Watako avait trouvé dans sa liaison amoureuse et complice avec Kimura, un collègue de travail, un recours apaisant à l’étiolement mortifère mais sans heurts de sa vie conjugale. Le décès accidentel de ce dernier la ramène brutalement aux impasses de sa relation maritale et à un chagrin qu’elle doit à la fois dissimuler et affronter. Tout un monde à refaire, des gestes à repenser, de souvenirs encore proches à ordonner sans vaciller.

La Mélancolie
Japon, 2023
De Takuya Kato

Durée : 1h24

Sortie : 2024

Note :

LES LARMES AMÈRES DE WATAKO

Quand Watako part faire du camping en dehors de la ville, ce n’est pas sous une pauvre tente à monter péniblement soi-même mais dans un bungalow douillet où une baie vitrée permet d’admirer la nature automnale aux alentours. Watako a beau se trouver alors presque littéralement dans une maison en verre où elle n’aurait rien à cacher aux regards extérieurs, on ne peut pas dire que la transparence règne dans sa vie quotidienne. A l’image de ce bungalow et des autres décors de La Mélancolie (tous filmés avec une belle élégance), ses journées ont l’air relativement confortables, faites de petits voyages et de rendez-vous au café. D’où vient alors le spleen qui s’en dégage ?

Dans la scène d’ouverture de La Mélancolie (anciennement Fly On), Watako est seule à l’image. Hors-champ, un homme s’adresse à elle intimement sans que l’on puisse voir immédiatement de qui il s’agit. Watako a un mari, mais la voix en question appartient en réalité à l’amant qu’elle fréquente en cachette. Lorsque ce dernière décède soudainement lors d’une de leurs escapades, elle réalise qu’elle va devoir cacher son deuil à tout son entourage pour sauver les apparences, mais peut-on réellement enfouir sans conséquences de tels sentiments sous la surface  ?

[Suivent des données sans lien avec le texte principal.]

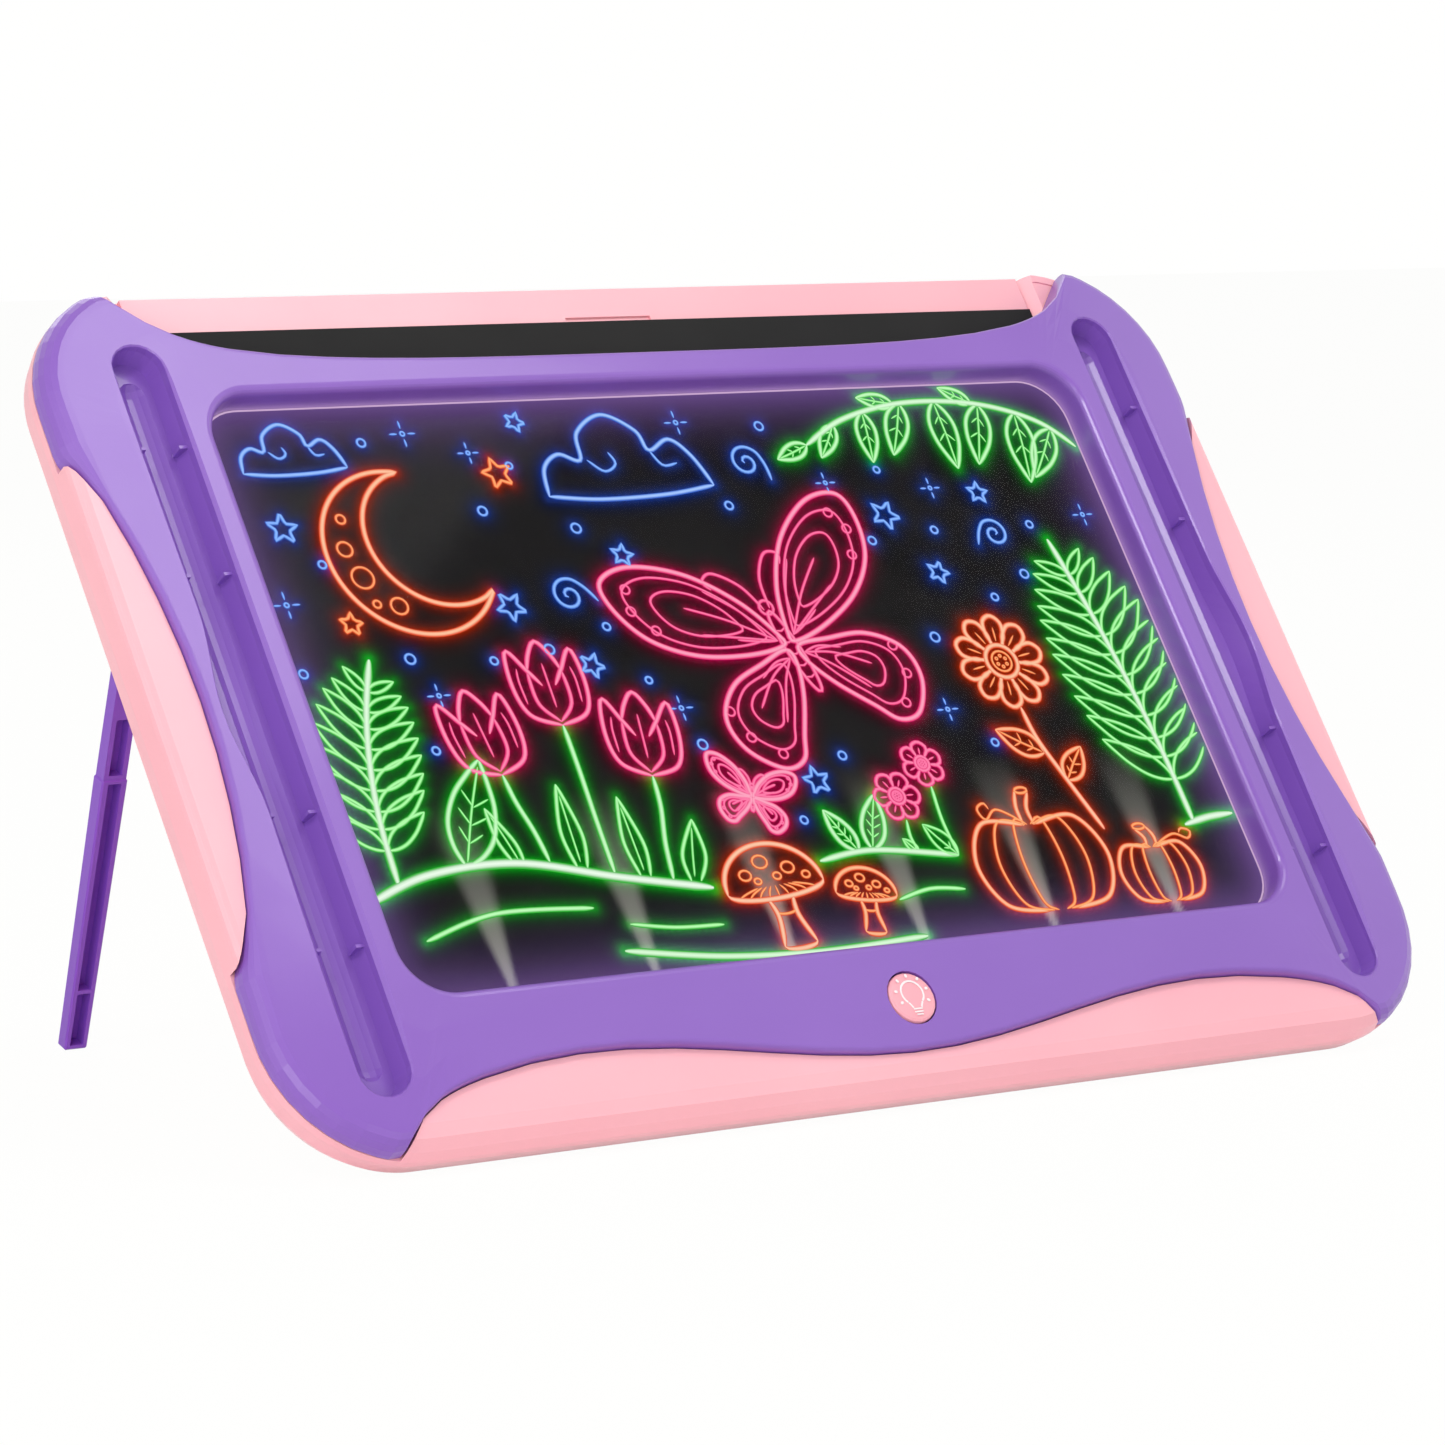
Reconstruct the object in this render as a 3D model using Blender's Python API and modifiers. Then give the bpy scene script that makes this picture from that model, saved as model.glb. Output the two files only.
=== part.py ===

Le récit des larmes inexprimables de Watako est certes tragique, mais La Mélancolie ne cherche pas à être un flamboyant mélo, et ce précisément car les affects mêmes les plus forts y sont gardés secrets. Si le film demeure touchant, c’est que la totale retenue que s’impose l’héroïne donne justement à l’ensemble une amertume à la fois élégante et incisive. Le sujet du film dépasse en effet celui du deuil ou de l’adultère : la mélancolie fait le portrait d’une société japonaise où le respect excessif des codes de bienséance peut finir par cadenasser les cœurs, une société parfois solitaire où il n’existe aucun endroit où assumer les états d’âme qui débordent.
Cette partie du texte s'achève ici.